Eduardo “Dito” Rato, Carlitos y José Vizcaya, “Heri” Ardizzone, Norberto (el dandi de Banfield), “Pirucho” Martín, “Toto” Rodríguez, soñaban y jugaban a la pelota en la cuadra de la Iglesia, barra a la que en ocasiones se sumaban Caracciolo y los hermanos Cabrejas.

Cada domingo, cinco de ellos tomaban su vermucito impostergable en ese ícono que fue el Bar El Sol, pero esta cronista se reservará el secreto de sus nombres. Los muchachos jugaban y soñaban en esa esquina de ese barrio de Banfield que los vio abrirse a la vida y convertirse en hombres. Esa esquina iniciática que los escuchó hablar de amor por primera vez y arrojar su primera colilla.

Una cuadra más allá, en Cochabamba y Pueyrredón, estaba el bar de billares de Walter Gómez y Eduardo Silvera (a quien siempre llamaremos Silveira), que fueron socios hasta que este último fue desvinculado por… Aquí los recuerdos se borronean…

¿O acaso no fue en ese barrio de Banfield donde nacieron, anónimos, un goleador, un contador, un ingeniero, un doctor, un adonis, un…? Cada barrio gesta sus celebridades, como cada zaguán, su beso robado.

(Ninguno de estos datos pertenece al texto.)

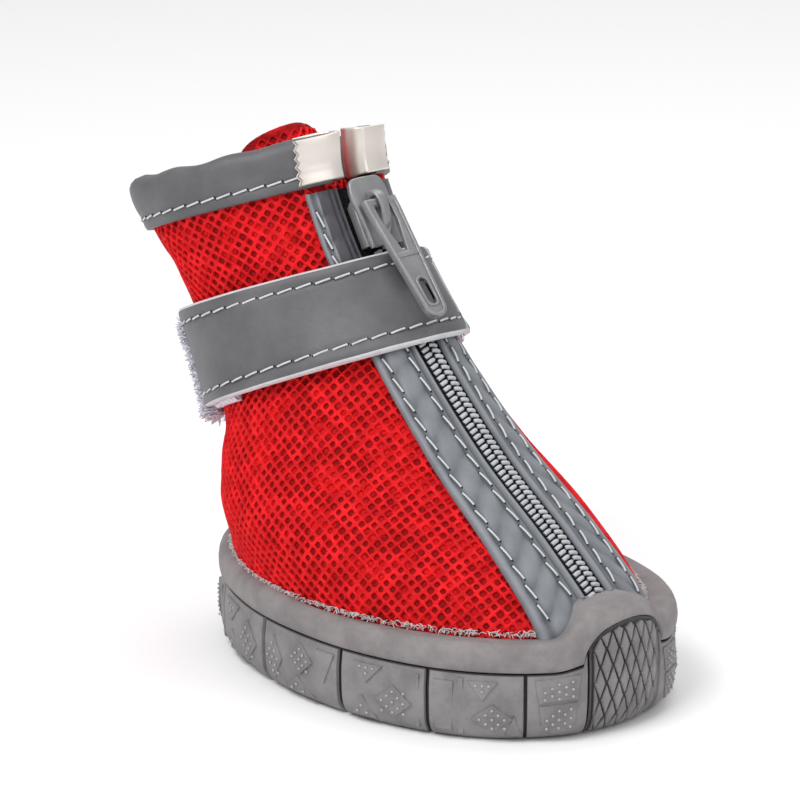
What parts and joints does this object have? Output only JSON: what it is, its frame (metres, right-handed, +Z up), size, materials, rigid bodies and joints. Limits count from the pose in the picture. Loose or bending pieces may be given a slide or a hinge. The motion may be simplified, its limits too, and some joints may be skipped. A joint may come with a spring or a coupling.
{
  "type": "dog boot",
  "caption": "Short dog boot: a hollow red mesh upper with a front zip and rounded tongue, grey folded collar with two metal clips, wrap strap and a moulded grey rubber cup sole with lugs.",
  "frame": {"origin": "on the ground under the middle of the sole, on the flat middle panel of the tread", "axes": "+X towards the toe, +Y towards the boot's left side, +Z up"},
  "size_m": [0.0973, 0.0536, 0.0767],
  "materials": {
    "rubber": "matte",
    "insole_felt": "matte",
    "red_mesh": "matte",
    "coated_strip": "satin",
    "nickel": "polished",
    "zip_tape": "matte",
    "facing_strip": "satin",
    "zip_coil": "satin",
    "slider_paint": "satin",
    "loop_fabric": "matte"
  },
  "bodies": {
    "boot": {"outsole": "rubber", "insole": "insole_felt", "upper": "red_mesh", "tongue": "red_mesh", "collar_binding": "coated_strip", "collar_clip_right": "nickel", "collar_clip_left": "nickel", "zip_tape_right": "zip_tape", "zip_tape_left": "zip_tape", "zip_facing_right": "facing_strip", "zip_facing_left": "facing_strip", "zip_chain": "zip_coil", "zip_slider": "slider_paint", "strap": "coated_strip", "strap_loop_band": "loop_fabric", "strap_left": "coated_strip"},
    "pull": {"zip_pull": "slider_paint"}
  },
  "joints": [
    {"name": "zip_pull_hinge", "type": "hinge", "parent": "boot", "child": "pull", "pos_m": [-0.01249, 0, 0.0666], "axis": [0, -1, 0], "range_deg": [0, 155]}
  ]
}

Pero lo importante es que en la puerta del bar, que en sus primeros tiempos fue también almacén, se juntaban a pasar el rato los hermanos más grandes: Jorge Vizcaya, los Barba, el menor de los cuales supo tocar en la orquesta -y me pongo de pie- del maestro Mariano Mores; Jorge Rato y algunos más.

Una tarde jugaban un picadito en medio de la calle, cuando uno de ellos pateó con fuerza, sin advertir la presencia de un vecino que se aproximaba por la vereda. La pelota se disparó como lanzada por el inmortal Eliseo Mouriño y voló rasante sobre la mejilla izquierda de este buen hombre, quien al instante comenzó a protestar en un derroche de gestos y palabras.

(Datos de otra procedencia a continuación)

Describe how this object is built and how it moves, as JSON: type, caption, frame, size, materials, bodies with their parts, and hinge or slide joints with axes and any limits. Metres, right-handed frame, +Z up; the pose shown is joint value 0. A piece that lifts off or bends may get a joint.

─Bueno, disculpe, no es para tanto, que al final ni lo tocamos─ se defendió el inculpado.

─No me habrán tocado, pero ¿dónde está mi pipa?

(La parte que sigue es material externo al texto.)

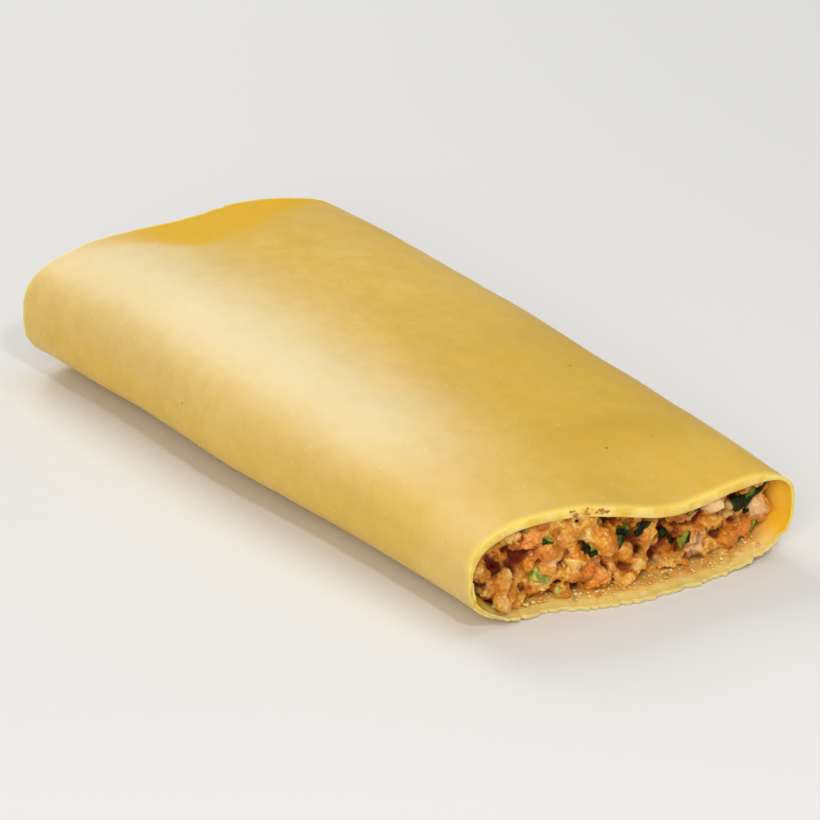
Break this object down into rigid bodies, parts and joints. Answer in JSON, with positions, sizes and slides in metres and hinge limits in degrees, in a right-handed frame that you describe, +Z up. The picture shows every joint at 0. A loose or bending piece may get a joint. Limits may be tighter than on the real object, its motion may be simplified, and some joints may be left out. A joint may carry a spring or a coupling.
{
  "type": "cannelloni",
  "caption": "Cooked pasta sheet rolled round a fine minced filling, pressed flat, open at both cut ends and lapped along its lower side.",
  "frame": {"origin": "middle of the underside, on the surface the roll rests on", "axes": "+X along the roll towards its lower cut mouth, +Y across it away from the lapped side, +Z up"},
  "size_m": [0.1022, 0.0512, 0.0188],
  "materials": {
    "pasta": "cooked egg pasta, smooth and moist, slightly translucent",
    "filling": "fine moist mince with chopped herbs"
  },
  "bodies": {
    "root": {"pasta_sheet": "pasta", "filling": "filling"}
  },
  "joints": []
}
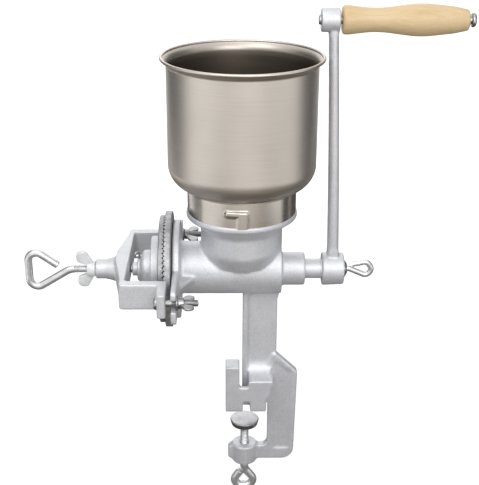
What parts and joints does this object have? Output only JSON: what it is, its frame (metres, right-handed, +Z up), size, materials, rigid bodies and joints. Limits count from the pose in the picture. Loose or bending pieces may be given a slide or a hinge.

El tremendo pelotazo había alcanzado a volar la pipa del caminante sin siquiera rozarlo. ¡Un prodigio de jugada, una precisión milimétrica para ese pase trunco, pero prometedor! ¡Un crack en potencia! ¿O acaso no es en la calle donde nacen las glorias?

La mesa se llena de anécdotas mientras el mate sigue su rueda y el plato con bizcochitos pide refuerzos. Yo quiero saber los nombres de cada uno de esos héroes de fotografía sepia, saber qué ha hecho la vida con ellos. Los recuerdos ajenos me transportan a mi origen, a la gesta transatlántica de mis bisabuelos, a los sueños de sus hijos, a la niñez de mis padres. Las anécdotas que gritan esas fotos retumban con insistencia: ¿O acaso no es en la calle donde nacen las glorias?

¿O acaso no fue en ese barrio de Banfield donde nacieron, anónimos, un goleador, un contador, un ingeniero, un doctor, un adonis, un…? Cada barrio gesta sus celebridades, como cada zaguán, su beso robado.

Cada esquina cobija a sus protagonistas y Banfield los criaba con pasión. Con pasión, aunque los muchachos celebraran la Navidad armando bombas con una chapita de gaseosa llena de pólvora que hacían estallar tirándole un adoquín encima. Aunque en Carnaval las tías animaran el juego arrojando baldazos de agua a los novios de sus sobrinas desde la terraza.

Aunque en verano los impíos de pantalones cortos cazaran pajaritos en el Monte Correa… O quizá sea justamente por eso, por todas las anécdotas que florecieron en su suelo, que Banfield los acogía y celebraba. ¡Seguro! ¡Seguro… por todo eso!